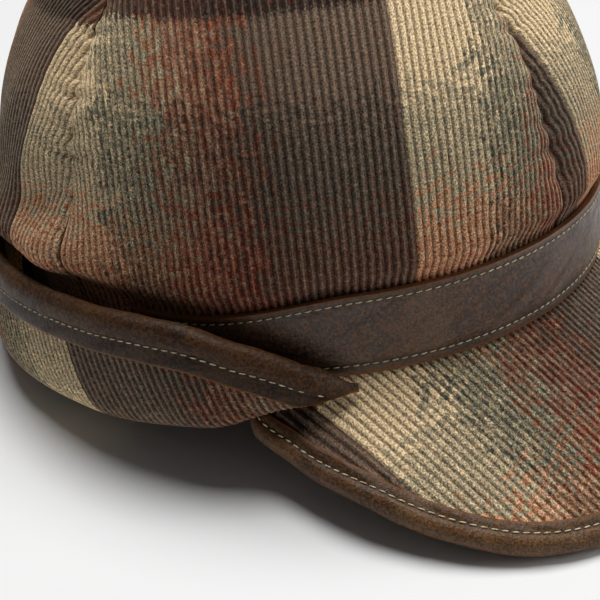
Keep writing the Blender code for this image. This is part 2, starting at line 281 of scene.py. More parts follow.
class Workshop:
    """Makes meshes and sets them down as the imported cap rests."""

    @staticmethod
    def finished(name: str, form: bmesh.types.BMesh, finishes: list[Finish]) -> Piece:
        """Turn a form to an object.

        Args:
            name: The object's name.
            form: The form, used up here.
            finishes: Its materials, in the order of the faces' indices.

        Returns:
            The new object.
        """
        mesh = bpy.data.meshes.new(name)
        form.to_mesh(mesh)
        form.free()
        for finish in finishes:
            mesh.materials.append(finish)
        piece = bpy.data.objects.new(name, mesh)
        bpy.context.scene.collection.objects.link(piece)
        LOG.info("%s: %d faces", name, len(mesh.polygons))
        return piece

    @staticmethod
    def laid_out(mesh: bpy.types.Mesh) -> Array:
        """Read a mesh's points.

        Args:
            mesh: The mesh.

        Returns:
            One row for each vertex.
        """
        points = np.empty(len(mesh.vertices) * 3)
        mesh.vertices.foreach_get("co", points)
        return points.reshape(-1, 3)

    @staticmethod
    def set_down(piece: Piece, points: Array, slot: Slot) -> Piece:
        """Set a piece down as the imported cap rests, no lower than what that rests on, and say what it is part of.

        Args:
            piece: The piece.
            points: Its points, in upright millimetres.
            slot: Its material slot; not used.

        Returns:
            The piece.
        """
        matrix = np.array(REST)
        resting = points @ matrix[:3, :3].T + matrix[:3, 3]
        resting[:, 2] = np.maximum(resting[:, 2], 0.0)
        piece.data.vertices.foreach_set("co", (resting * MM).ravel())
        piece.data.polygons.foreach_set("use_smooth", np.ones(len(piece.data.polygons), bool))
        piece.data.update()
        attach(piece, "root")
        return piece

    def wall(self, name: str, laid: Laid, finishes: list[Finish], slot: Slot) -> Piece:
        """Make a closed wall from two grids bridged round their rims.

        Args:
            name: The piece's name.
            laid: The sheet, the points of its outer and inner faces, and its cloth coordinates.
            finishes: The finish of the faces, and after it that of the cut edge if it has its own.
            slot: Its material slot.

        Returns:
            The new object.
        """
        sheet, (outer, inner), cloth = laid
        form = bmesh.new()
        for depth in (0, -1):
            below = Matrix.Translation((0, 0, depth))
            bmesh.ops.create_grid(form, x_segments=sheet.columns, y_segments=sheet.rows, size=0.5, matrix=below)
        rims = [edge for edge in form.edges if edge.is_boundary]
        for face in bmesh.ops.bridge_loops(form, edges=rims)["faces"]:
            face.material_index = len(finishes) - 1
        for edge in rims:
            edge.smooth = False
        bmesh.ops.recalc_face_normals(form, faces=form.faces)
        piece = self.finished(name, form, finishes)
        flat = self.laid_out(piece.data)
        column = np.rint((flat[:, 0] + 0.5) * sheet.columns).astype(int)
        row = np.rint((flat[:, 1] + 0.5) * sheet.rows).astype(int)
        place = row * (sheet.columns + 1) + column
        corner = np.empty(len(piece.data.loops), int)
        piece.data.loops.foreach_get("vertex_index", corner)
        piece.data.uv_layers.new(name="cloth").data.foreach_set("uv", (cloth[place[corner]] * MM).ravel())
        return self.set_down(piece, np.where(flat[:, 2:] < -0.5, inner[place], outer[place]), slot)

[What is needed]
Quote the listing above from its first line to the line with "finishes: Its materials, in", inclusive, and add nothing.

[Output below]
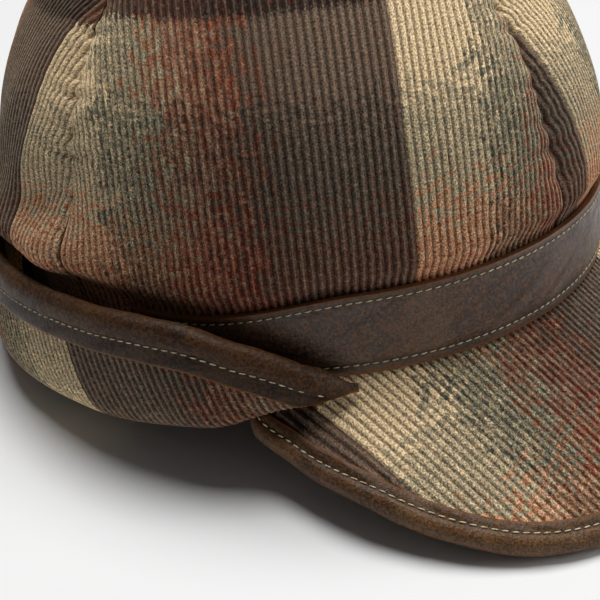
Keep writing the Blender code for this image. This is part 2, starting at line 281 of scene.py. More parts follow.
class Workshop:
    """Makes meshes and sets them down as the imported cap rests."""

    @staticmethod
    def finished(name: str, form: bmesh.types.BMesh, finishes: list[Finish]) -> Piece:
        """Turn a form to an object.

        Args:
            name: The object's name.
            form: The form, used up here.
            finishes: Its materials, in the order of the faces' indices.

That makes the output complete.